What is needed is a technique which permits many hardware environments to be presented to the operating system by means of a single generic interface, thereby making it possible to replace the hardware environment-dependent code in the operating system with code that is dependent on the single generic interface, rather than a particular hardware environment. It is an object of the present invention to provide such a technique.

SUMMARY OF THE INVENTION

The invention provides a generic interface layer which executes in a hardware environment and in turn provides a generic interface to the hardware environment to a program such as an operating system that uses the generic interface layer to control and respond to the hardware environment. As mentioned above, the hardware environment includes a number of devices and produces a number of different kinds of interrupts.

The generic interface layer is made up of executable code including driver code for the devices and interrupt handler code which is executed in response to the interrupts. When executed, the interrupt handler code performs callbacks to callback code in the program that is executing on the generic interface layer. The generic interface layer further includes a generic interface to the driver code which the program uses to execute the driver code. In a preferred embodiment, the generic interface is made up of software interrupts, with the program specifying a software interrupt and the generic interface layer responding thereto by executing the corresponding driver code.

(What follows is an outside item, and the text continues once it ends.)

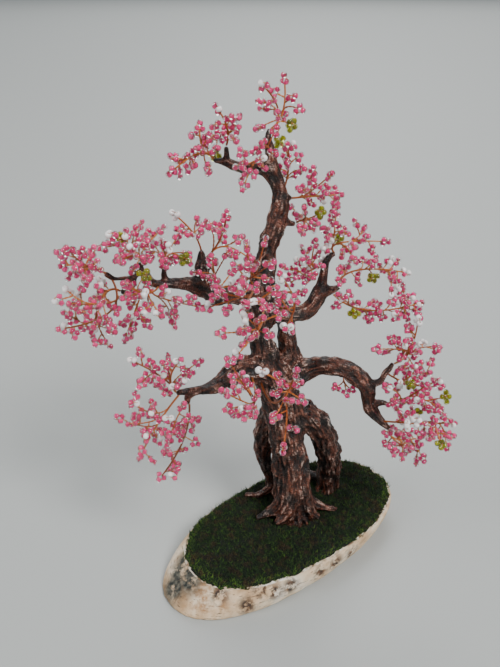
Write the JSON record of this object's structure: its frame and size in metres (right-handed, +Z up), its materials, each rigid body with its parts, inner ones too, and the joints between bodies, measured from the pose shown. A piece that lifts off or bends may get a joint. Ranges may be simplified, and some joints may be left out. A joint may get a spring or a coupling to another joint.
{
  "type": "beaded wire cherry blossom bonsai",
  "caption": "Ornamental cherry blossom bonsai of glass seed beads on twisted copper wire, with a sculpted painted trunk on a mossy oval birch slice.",
  "frame": {"origin": "middle of the birch slice's flat underside", "axes": "+Z up, +X to the right seen from the front, -Y towards the front"},
  "size_m": [0.1662, 0.11, 0.2164],
  "materials": {
    "birch": "rough natural bark",
    "moss": "matt fibrous",
    "painted_trunk": "painted, dry-brushed satin",
    "glass_beads": "glossy"
  },
  "bodies": {
    "root": {"birch_slice": "birch", "moss_mat": "moss", "trunk": "painted_trunk", "spray_leader_tip": "glass_beads", "spray_leader_front": "glass_beads", "spray_leader_right": "glass_beads", "spray_top_left_tip": "glass_beads", "spray_top_left_stub": "glass_beads", "spray_top_left_base": "glass_beads", "spray_upper_right": "glass_beads", "spray_upper_spur": "glass_beads", "spray_mid_right_up": "glass_beads", "spray_mid_right_back": "glass_beads", "spray_mid_right_tip": "glass_beads", "spray_mid_right_low": "glass_beads", "spray_mid_left_tip": "glass_beads", "spray_mid_left_far": "glass_beads", "spray_mid_left_low": "glass_beads", "spray_mid_left_rise": "glass_beads", "spray_mid_left_knob": "glass_beads", "spray_mid_left_under": "glass_beads", "spray_mid_left_hang": "glass_beads", "spray_stub_left": "glass_beads", "spray_stub_right": "glass_beads", "spray_stub_low": "glass_beads", "spray_front_high": "glass_beads", "spray_front_mid": "glass_beads", "spray_front_low": "glass_beads", "spray_front_right": "glass_beads", "spray_lower_left_rise": "glass_beads", "spray_lower_left_fall": "glass_beads", "spray_lower_left_hook": "glass_beads", "spray_lower_right_rise": "glass_beads", "spray_lower_right_mid": "glass_beads", "spray_lower_right_stub": "glass_beads", "spray_lower_right_tip": "glass_beads", "spray_lower_right_far": "glass_beads", "spray_arch_under": "glass_beads", "spray_centre_low": "glass_beads", "spray_centre_low_right": "glass_beads"}
  },
  "joints": []
}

Also implemented in the generic interface layer is a loader that will load and begin execution of any program that can execute on the generic interface layer. The loader is able to locate the program in a set of files accessible to the hardware environment, load the program into memory, and set up the hardware environment so that it begins executing the program. The generic interface layer further includes a debugger mode which permits a user of the generic interface layer to control execution of a program running on the generic interface layer.

The generic interface layer uses system clock interrupt code that is executed in response to a system clock interrupt in the hardware environment to coordinate execution of code that does parts of complex operations. Code that executes in the generic interface layer can register itself or other code belonging to the generic interface layer with the system clock interrupt code. When the system clock interrupt code executes in response to the system clock interrupt, it executes the registered code.

One use of this capability is to keep the program that is executing on the generic interface layer from being suspended while the generic interface layer performs an operation which may take considerable time. The operation of course begins with a call by the program being executed by the generic interface layer to a driver; the driver registers a program which performs a component of the operation with the system clock interrupt and returns, thereby permitting the program to continue execution. In response to the next system clock interrupt, the component program is executed; if it can run, it does so, if it cannot, it reregisters itself. It may also of course register a program for another component of the operation. When the operation has been completed, the last component does a callback to the program indicating the result of the operation.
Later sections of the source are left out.